**WRITTEN EXERCISE:** Extract all lines containing "None".
==================================================
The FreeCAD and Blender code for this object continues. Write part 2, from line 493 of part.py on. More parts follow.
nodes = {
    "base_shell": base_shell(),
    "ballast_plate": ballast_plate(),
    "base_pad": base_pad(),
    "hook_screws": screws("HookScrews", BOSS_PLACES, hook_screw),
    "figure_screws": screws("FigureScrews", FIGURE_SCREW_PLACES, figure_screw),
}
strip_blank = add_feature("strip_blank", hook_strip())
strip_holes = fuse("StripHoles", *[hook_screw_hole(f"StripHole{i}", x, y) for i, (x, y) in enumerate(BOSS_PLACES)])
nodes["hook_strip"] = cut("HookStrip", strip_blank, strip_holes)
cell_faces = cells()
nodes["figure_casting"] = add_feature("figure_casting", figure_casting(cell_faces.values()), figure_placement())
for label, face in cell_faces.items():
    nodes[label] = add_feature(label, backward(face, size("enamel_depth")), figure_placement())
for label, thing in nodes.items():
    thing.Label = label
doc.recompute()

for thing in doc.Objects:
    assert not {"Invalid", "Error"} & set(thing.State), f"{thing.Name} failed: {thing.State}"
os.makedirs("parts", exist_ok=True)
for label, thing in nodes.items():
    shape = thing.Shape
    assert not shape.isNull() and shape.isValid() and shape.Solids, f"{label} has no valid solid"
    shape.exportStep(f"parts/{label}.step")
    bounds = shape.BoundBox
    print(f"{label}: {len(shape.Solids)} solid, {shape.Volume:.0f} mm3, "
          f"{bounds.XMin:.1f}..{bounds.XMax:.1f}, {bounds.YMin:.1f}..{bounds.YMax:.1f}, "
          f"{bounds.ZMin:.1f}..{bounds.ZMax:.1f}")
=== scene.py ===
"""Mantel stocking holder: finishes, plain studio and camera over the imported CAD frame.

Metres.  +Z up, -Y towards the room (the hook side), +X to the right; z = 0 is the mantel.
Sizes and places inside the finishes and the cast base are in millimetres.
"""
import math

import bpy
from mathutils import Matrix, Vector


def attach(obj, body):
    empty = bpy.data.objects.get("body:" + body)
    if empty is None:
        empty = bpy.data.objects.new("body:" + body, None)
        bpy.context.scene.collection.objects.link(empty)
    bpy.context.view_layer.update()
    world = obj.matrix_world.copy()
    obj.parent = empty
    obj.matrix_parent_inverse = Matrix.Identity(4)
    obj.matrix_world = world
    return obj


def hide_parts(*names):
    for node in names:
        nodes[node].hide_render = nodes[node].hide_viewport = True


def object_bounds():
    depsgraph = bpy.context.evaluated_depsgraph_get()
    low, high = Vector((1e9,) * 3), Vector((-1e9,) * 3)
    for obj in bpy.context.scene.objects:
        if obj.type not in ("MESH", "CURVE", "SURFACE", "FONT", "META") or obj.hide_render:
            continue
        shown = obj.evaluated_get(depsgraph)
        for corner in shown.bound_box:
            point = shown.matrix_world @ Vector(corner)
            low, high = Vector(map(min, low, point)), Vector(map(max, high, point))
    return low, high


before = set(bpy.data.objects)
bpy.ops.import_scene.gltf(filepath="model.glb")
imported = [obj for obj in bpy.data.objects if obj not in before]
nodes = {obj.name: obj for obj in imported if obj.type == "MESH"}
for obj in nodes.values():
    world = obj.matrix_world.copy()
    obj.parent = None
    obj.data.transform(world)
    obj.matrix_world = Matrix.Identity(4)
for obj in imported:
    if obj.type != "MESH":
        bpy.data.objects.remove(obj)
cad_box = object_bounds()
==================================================
**SOLUTION FOR THIS PROBLEM:**
    if empty is None:
        empty = bpy.data.objects.new("body:" + body, None)
    obj.parent = None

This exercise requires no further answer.